¿Qué hacemos con las expectativas?
“Qué bonita película, seguro que te encanta, tienes que verla...”
“... pues vaya, no es lo que esperaba, no es para tanto, tal vez sea que hoy tengo mal día y mi mente está atascada”.
Esta situación, habitual en nuestras conversaciones, es un ejemplo del efecto de las expectativas, muy personales, en la percepción de la satisfacción.
La ecuación que propone la satisfacción como el resultado de dividir respuesta por expectativas, no tiene un carácter lineal, especialmente porque las expectativas y el juicio de valoración no son independientes. Si un juicio de satisfacción supone un cambio importante sobre la expectativa previa, podemos reconocer que lo que obtenemos es diferente de lo esperado (mejor o peor), o simplemente adaptar el juicio a la expectativa.
Imaginemos la mesa de un restaurante en la que se pide una botella de buen vino, de precio elevado. Imaginemos también que ante este vino, la persona que invita a la comida y que lo ha seleccionado, comenta su sabor. La probabilidad de que el juicio desmienta la expectativa es francamente escasa.
Algo similar puede suceder cuando las expectativas son bajas, cuando no esperamos prácticamente nada. A veces, por casualidad, encontramos sin referencias previas, un pequeño bar con encanto, una buena película o un libro maravilloso. En estos casos es necesario hacer un esfuerzo de valoración, para darnos cuenta que aquello que tenemos delante es realmente valioso.
Pensemos también en un producto o servicio nuevo, sobre el que no tenemos una expectativa definida.

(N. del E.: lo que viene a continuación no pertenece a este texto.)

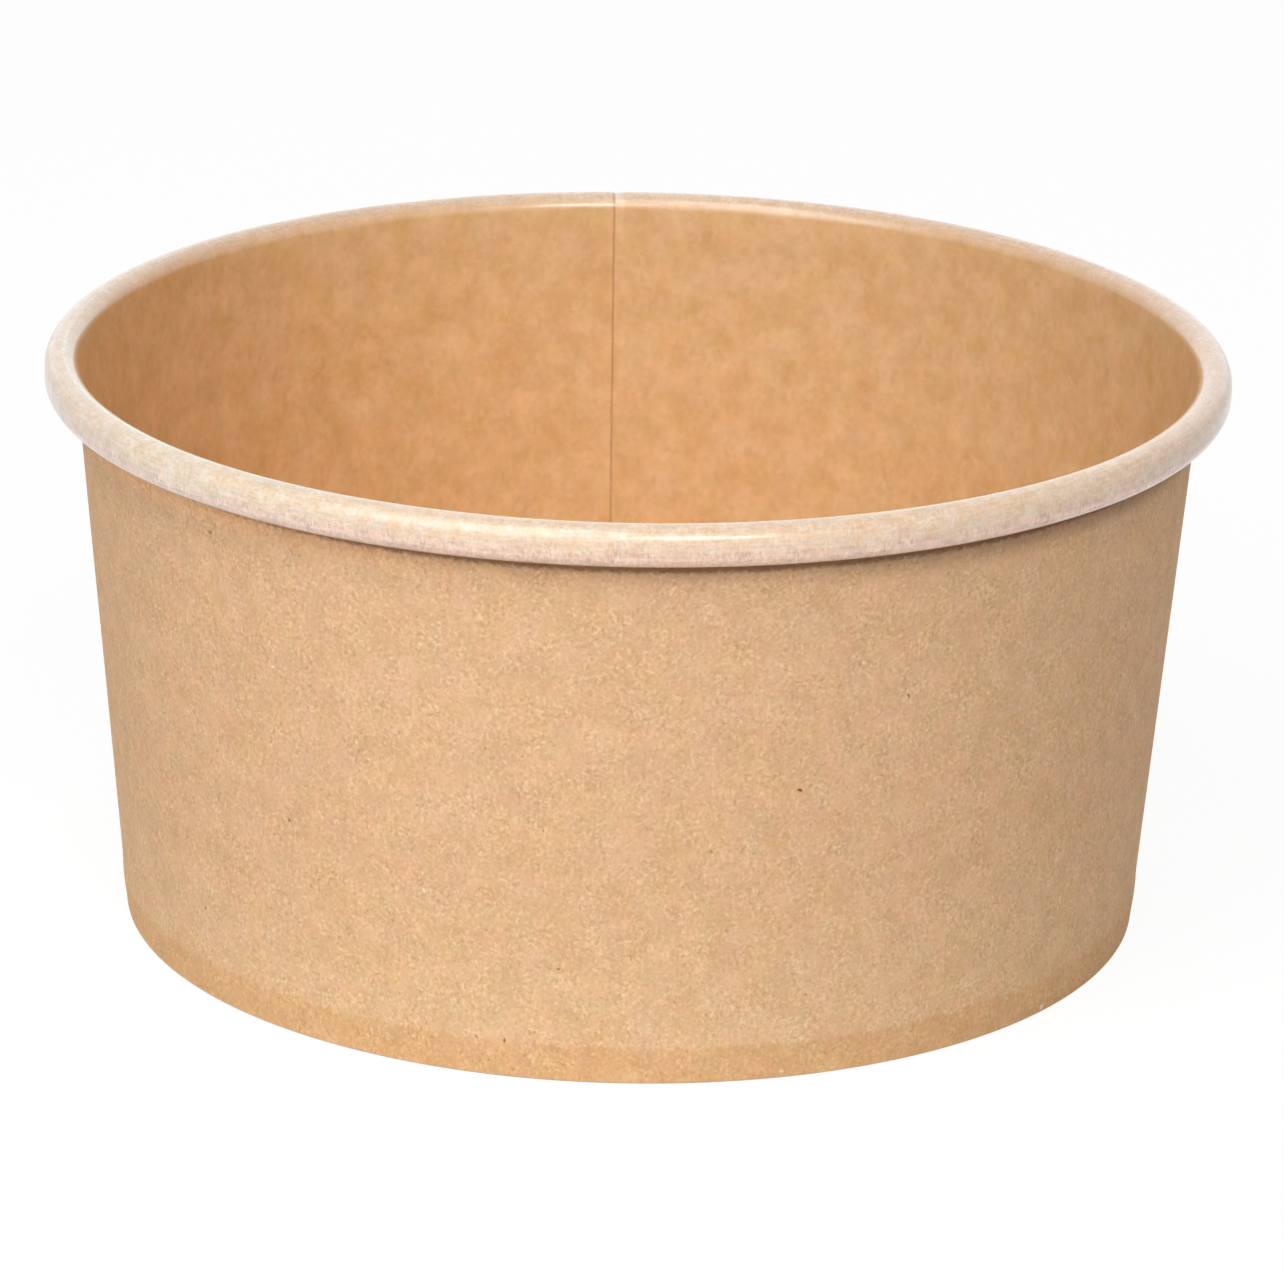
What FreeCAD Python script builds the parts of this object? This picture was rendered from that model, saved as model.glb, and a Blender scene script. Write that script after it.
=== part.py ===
import FreeCAD, Part
import math
import os

# A disposable salad bowl of brown paperboard, in millimetres. The origin is the centre of the ring
# that the bowl stands on, and +Z points up through the mouth. The bowl is two sheets of board: a
# sidewall wrapped from one blank, with a rolled rim above and a hem folded in and up below, and a
# base disc whose flange is clamped between the wall and the hem.

# The bowl
bowl_height = 74.0          # from the table to the top of the rolled rim
rim_diameter = 150.0        # over the rolled rim, which a 150 mm lid snaps over
foot_diameter = 130.0       # outer face of the wall, carried down to the table

# The boards
wall_board = 0.45           # thickness of the sidewall
base_board = 0.40           # thickness of the base disc
seal_gap = 0.08             # coating between the flange and each of its neighbours

# The rolled rim
bead_width = 4.3            # across the roll
bead_flank = 1.15           # straight, upright stretch of its outer side
curl_gap = 0.20             # air between the turns of the roll, and beside the wall
curl_end_turn = 150.0       # how far the innermost turn goes round, in degrees

# The foot
base_depth = 8.0            # from the table up to the floor of the bowl
foot_bend = 0.12            # inside radius of the two folds that the bowl stands on
flange_bend = 0.9           # outer radius of the bend round the edge of the base disc
flange_lift = 0.10          # from the folds up to the cut edge of the flange
hem_clearance = 1.1         # from the cut edge of the hem up to the bend of the base disc

# The side seam
seam_angle = 93.0           # where the blank's inner end lies, in degrees from +X towards +Y
seam_lap = 7.0              # width of the glued overlap
seam_ramp = 2.0             # width over which the outer layer climbs over the inner end
seam_step = 0.30            # height of the inner end above the layer that it lies on
seam_line_width = 0.45      # the same step where the rim is rolled over it
seam_line_depth = 0.15

# The rolled rim's outer turn has a wider upper bend, tangent to the wall's inner face, so the two
# fix how far the wall leans out.
rim_radius = rim_diameter / 2
foot_radius = foot_diameter / 2
bead_radius = bead_width / 2
bead_centre_radius = rim_radius - bead_radius
bead_centre_height = bowl_height - bead_radius
spread = bead_centre_radius - foot_radius
lean = math.asin((bead_radius - wall_board) / math.hypot(spread, bead_centre_height))
lean = math.atan2(spread, bead_centre_height) - lean
lean_sin = math.sin(lean)
lean_cos = math.cos(lean)
up_the_wall = 90 - math.degrees(lean)
down_the_wall = up_the_wall - 180

# Its lower bend brings the board back beside the wall, one curl gap away.
lower_bend_height = bead_centre_height - bead_flank
lower_bend = (rim_radius - foot_radius) * lean_cos - lower_bend_height * lean_sin - curl_gap
lower_bend = lower_bend / (1 + lean_cos)
bead_bottom = lower_bend_height - lower_bend
inner_bend = bead_radius - wall_board - curl_gap
inner_run = bead_flank * lean_cos + (lower_bend - bead_radius) * lean_sin

# The flange and its two coats of seal fill the pocket between the wall and the hem.
pocket = base_board + 2 * seal_gap
fold_centre = wall_board + foot_bend
flange_bend_centre = base_depth - flange_bend
flange_end = fold_centre + flange_lift
hem_height = flange_bend_centre - hem_clearance
wall_start_height = fold_centre - foot_bend * lean_sin


def outer_face(height):
    """Radius of the wall's outer face."""
    return foot_radius + height * lean_sin / lean_cos


def inner_face(height):
    """Radius of the wall's inner face."""
    return outer_face(height) - wall_board / lean_cos


def section_point(radius, height):
    return FreeCAD.Vector(radius, 0, height)


def ahead(heading):
    turn = math.radians(heading)
    return FreeCAD.Vector(math.cos(turn), 0, math.sin(turn))


def to_the_right(heading):
    return ahead(heading - 90)


def sheet_edges(start, heading, steps, depth):
    """Section of a bent sheet, `depth` to the right of its guide face, which runs from `start`.

    A step is ("run", length) or ("bend", radius of the guide face, degrees), where a positive
    bend turns to the right. Headings are in degrees from +X towards +Z.
    """
    point = start
    edges = []
    for step in steps:
        if step[0] == "run":
            shift = to_the_right(heading) * depth
            end = point + ahead(heading) * step[1]
            edges.append(Part.LineSegment(point + shift, end + shift).toShape())
        else:
            kind, radius, turn = step
            side = math.copysign(1, turn)
            centre = point + to_the_right(heading) * (side * radius)
            spokes = [to_the_right(heading - turn * share) * -side for share in (0, 0.5, 1)]
            arc = [centre + spoke * (radius - side * depth) for spoke in spokes]
            edges.append(Part.Arc(*arc).toShape())
            end = centre + spokes[2] * radius
            heading = heading - turn
        point = end
    return edges


def sheet_section(start, heading, steps, near, far):
    """The face between two depths of one bent sheet, cut square at both ends."""
    near_edges = sheet_edges(start, heading, steps, near)
    far_edges = sheet_edges(start, heading, steps, far)
    first_cut = Part.LineSegment(near_edges[0].Vertexes[0].Point, far_edges[0].Vertexes[0].Point)
    last_cut = Part.LineSegment(near_edges[-1].Vertexes[-1].Point, far_edges[-1].Vertexes[-1].Point)
    outline = near_edges + far_edges + [first_cut.toShape(), last_cut.toShape()]
    return Part.Face(Part.Wire(Part.__sortEdges__(outline)))


def turned(section, start_angle, sweep):
    """A section swept about the bowl's axis, in degrees from +X."""
    axis_point = FreeCAD.Vector(0, 0, 0)
    axis = FreeCAD.Vector(0, 0, 1)
    section.rotate(axis_point, axis, start_angle)
    return section.revolve(axis_point, axis, sweep)


def degrees_along(length, radius):
    return math.degrees(length / radius)


def plan_point(radius, angle):
    turn = math.radians(angle)
    return FreeCAD.Vector(radius * math.cos(turn), radius * math.sin(turn), 0)


def wall_block(face, plan, low, high):
    """A block that stands on `plan`, drawn at the table, and narrows as the cone of `face` does."""
    rings = []
    for height in (low, high):
        growth = face(height) / face(0)
        rings.append([point * growth + FreeCAD.Vector(0, 0, height) for point in plan])
    outlines = list(rings)
    for index, corner in enumerate(rings[0]):
        following = (index + 1) % len(plan)
        outlines.append([corner, rings[0][following], rings[1][following], rings[1][index]])
    faces = [Part.Face(Part.makePolygon(outline + outline[:1])) for outline in outlines]
    return Part.makeSolid(Part.makeShell(faces))


def ramp_line(face, rise):
    """Plan of the climb over the blank's inner end: from its top, down to `face`, and on."""
    top = plan_point(face(0) + rise, seam_angle)
    toe = plan_point(face(0), seam_angle - degrees_along(seam_ramp, face(0)))
    return top, toe, top + (toe - top) * 2


def rim_steps(last_bend):
    return [
        ("bend", bead_radius, 90 + up_the_wall),
        ("run", bead_flank),
        ("bend", lower_bend, last_bend),
    ]


def sidewall_sheet():
    """The blank's section from the hem's cut edge to the last turn of the rim, all the way round."""
    guide_start = section_point(inner_face(hem_height) - pocket / lean_cos, hem_height)
    hem_run = (hem_height - fold_centre) / lean_cos - foot_bend * lean_sin / lean_cos
    wall_rise = bead_centre_height + bead_radius * lean_sin - wall_start_height
    foot = [
        ("run", hem_run),
        ("bend", foot_bend, down_the_wall),
        ("run", (pocket - 2 * foot_bend) / lean_cos),
        ("bend", foot_bend, -up_the_wall),
    ]
    wall = [("run", wall_rise / lean_cos)]
    curl = [("run", inner_run), ("bend", inner_bend, curl_end_turn)]
    steps = foot + wall + rim_steps(270 - up_the_wall) + curl
    return turned(sheet_section(guide_start, down_the_wall, steps, 0, wall_board), 0, 360)


def seam_overlap():
    """The blank's outer end, laid over the inner one on the outside of the wall."""
    lap_rise = bead_bottom + curl_gap - wall_start_height
    start = section_point(inner_face(wall_start_height), wall_start_height)
    half_sunk = wall_board / 2
    steps = [("run", lap_rise / lean_cos)]
    section = sheet_section(start, up_the_wall, steps, half_sunk, 2 * wall_board)
    lap_angle = degrees_along(seam_lap, foot_radius)
    ramp_angle = degrees_along(seam_ramp, foot_radius)
    strip = turned(section, seam_angle - 1.7 * ramp_angle, lap_angle + 1.7 * ramp_angle)
    top, toe, beyond = ramp_line(outer_face, wall_board)
    before = top * 2 - toe
    outwards = plan_point(4 * wall_board, seam_angle)
    plan = [before + outwards, beyond + outwards, beyond, before]
    return strip.cut(wall_block(outer_face, plan, -wall_board, bowl_height))


def seam_ramp_cut():
    """The wedge of room beside the blank's inner end, on the inside of the wall."""
    top, toe, beyond = ramp_line(inner_face, seam_step)
    corner = plan_point(inner_face(0) - 2 * seam_step, seam_angle)
    low = flange_bend_centre
    return wall_block(inner_face, [corner, beyond, top], low, bowl_height + seam_step)


def seam_rim_cut():
    """The line that the blank's inner end leaves round the outside of the rolled rim."""
    rise = bead_radius * lean_sin
    radius = bead_centre_radius - bead_radius * lean_cos
    start = section_point(radius, bead_centre_height + rise)
    section = sheet_section(start, up_the_wall, rim_steps(90), -seam_line_depth, seam_line_depth)
    line_angle = degrees_along(seam_line_width, rim_radius)
    return turned(section, seam_angle - line_angle, line_angle)


def sidewall():
    wall = sidewall_sheet().fuse(seam_overlap())
    wall = wall.cut(seam_ramp_cut())
    return wall.cut(seam_rim_cut())


def base_disc():
    """A flat disc with its edge turned down to a flange that follows the wall."""
    flange_face = inner_face(flange_bend_centre) - seal_gap / lean_cos
    flange_drop = flange_bend_centre - flange_bend * lean_sin - flange_end
    steps = [
        ("run", flange_face - flange_bend / lean_cos),
        ("bend", flange_bend, -down_the_wall),
        ("run", flange_drop / lean_cos),
    ]
    return turned(sheet_section(section_point(0, base_depth), 0, steps, 0, base_board), 0, 360)


os.makedirs("parts", exist_ok=True)
nodes = {"sidewall": sidewall(), "base_disc": base_disc()}
for name, shape in nodes.items():
    shape.exportStep("parts/" + name + ".step")
    print(name, "solids", len(shape.Solids), "valid", shape.isValid(), "mm3", round(shape.Volume, 1))
print("lean", round(math.degrees(lean), 3), "rim bottom", round(bead_bottom, 2))
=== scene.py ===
import math
import bpy
from mathutils import Matrix, Vector


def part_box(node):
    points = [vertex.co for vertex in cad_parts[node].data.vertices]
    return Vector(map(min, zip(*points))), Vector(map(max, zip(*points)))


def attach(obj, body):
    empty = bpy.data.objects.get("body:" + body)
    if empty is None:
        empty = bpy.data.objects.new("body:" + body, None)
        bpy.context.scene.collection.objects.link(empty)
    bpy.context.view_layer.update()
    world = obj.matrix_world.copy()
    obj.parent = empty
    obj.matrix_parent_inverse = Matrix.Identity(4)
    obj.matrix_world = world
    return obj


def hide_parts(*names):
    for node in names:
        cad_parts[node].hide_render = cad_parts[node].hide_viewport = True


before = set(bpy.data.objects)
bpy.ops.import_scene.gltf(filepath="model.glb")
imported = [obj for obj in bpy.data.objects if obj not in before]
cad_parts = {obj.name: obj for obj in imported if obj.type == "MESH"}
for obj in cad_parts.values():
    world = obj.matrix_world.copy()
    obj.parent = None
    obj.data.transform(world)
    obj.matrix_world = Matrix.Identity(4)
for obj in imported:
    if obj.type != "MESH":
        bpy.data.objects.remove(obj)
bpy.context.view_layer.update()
mm = 0.001  # lengths are in metres, unless a comment says millimetres

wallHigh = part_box("sidewall")[1]
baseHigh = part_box("base_disc")[1]
rimRadius = wallHigh.x  # over the rolled rim
bowlHeight = wallHigh.z
floorHeight = baseHigh.z

noiseMiddle = 0.5  # the values of a noise lie round this,
noiseReach = 0.25  # most of them this close to it
noiseSpan = (0.3, 0.7)  # and nearly all between these


# nodes written as Python expressions

class Signal:  # one output socket; sums on it add Math nodes beside it
    def __init__(self, bench, socket):
        self.bench = bench
        self.socket = socket

    def math(self, operation, *values):
        sockets = dict(enumerate((self, *values)))
        return self.bench.add("ShaderNodeMath", {"operation": operation}, sockets)

    def after(self, operation, value):  # the same with the other value first
        return self.bench.add("ShaderNodeMath", {"operation": operation}, {0: value, 1: self})

    def __add__(self, other):
        return self.math("ADD", other)

    def __radd__(self, other):
        return self.after("ADD", other)

    def __sub__(self, other):
        return self.math("SUBTRACT", other)

    def __rsub__(self, other):
        return self.after("SUBTRACT", other)

    def __mul__(self, other):
        return self.math("MULTIPLY", other)

    def __rmul__(self, other):
        return self.after("MULTIPLY", other)

    def __truediv__(self, other):
        return self.math("DIVIDE", other)

    def __rtruediv__(self, other):
        return self.after("DIVIDE", other)

    def __gt__(self, other):
        return self.math("GREATER_THAN", other)

    def __lt__(self, other):
        return self.math("LESS_THAN", other)

    def __abs__(self):
        return self.math("ABSOLUTE")

    def ramp(self, start, end, low=0, high=1, kind="LINEAR"):  # held at both ends
        sockets = {"Value": self, "From Min": start, "From Max": end, "To Min": low, "To Max": high}
        settings = {"interpolation_type": kind, "clamp": True}
        return self.bench.add("ShaderNodeMapRange", settings, sockets)

    def ease(self, start, end, low=0, high=1):  # the same climb as an S-curve
        return self.ramp(start, end, low, high, "SMOOTHSTEP")

    def centred(self):  # a noise, moved to lie between -0.5 and 0.5
        return self - noiseMiddle

    def spread(self, depth):  # a noise, made to lie mostly between -depth and depth
        return self.centred() * (depth / noiseReach)

    def part(self, name):  # another output of the same node
        return Signal(self.bench, self.socket.node.outputs[name])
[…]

Vistas estas situaciones desde la barrera de la gestión de la satisfacción, parece claro que es necesario una sutil gestión de las expectativas, hasta donde esta gestión es posible.
Para ello necesitamos conocerlas. Tarea obvia y compleja, dado que no son siempre muy conscientes ni pueden ser fácilmente explicitables. Si es difícil preguntar a posteriori “¿Cuál es su grado de satisfacción?” mucho más difícil es proponer antes “¿Qué espera recibir?”.
A partir de su conocimiento surge una pregunta importante ¿qué es mejor?,
- ¿elevar las expectativas de los clientes para conseguir contratos, aunque no esté asegurada la satisfacción?
- ¿o reducirlas, asegurando la satisfacción de los clientes –pocos o muchos- que decidan contratarnos?.
Recuerdo una frase anunciadora de un restaurante, extraída de un libro de Tom Peters. En mi recuerdo, esta frase decía algo así como “Este es un sitio normal, nuestro servicio es correcto pero no especial, nuestra comida se basa en buenos productos pero no pretendemos ser los mejores cocineros, si decide entrar no espere encontrar ...”Aquello era más una amenaza que una recomendación, y es posible que nunca haya existido fuera de las páginas de un libro, pero parecía un buen intento de entender las complejas claves por las que definimos nuestras expectativas.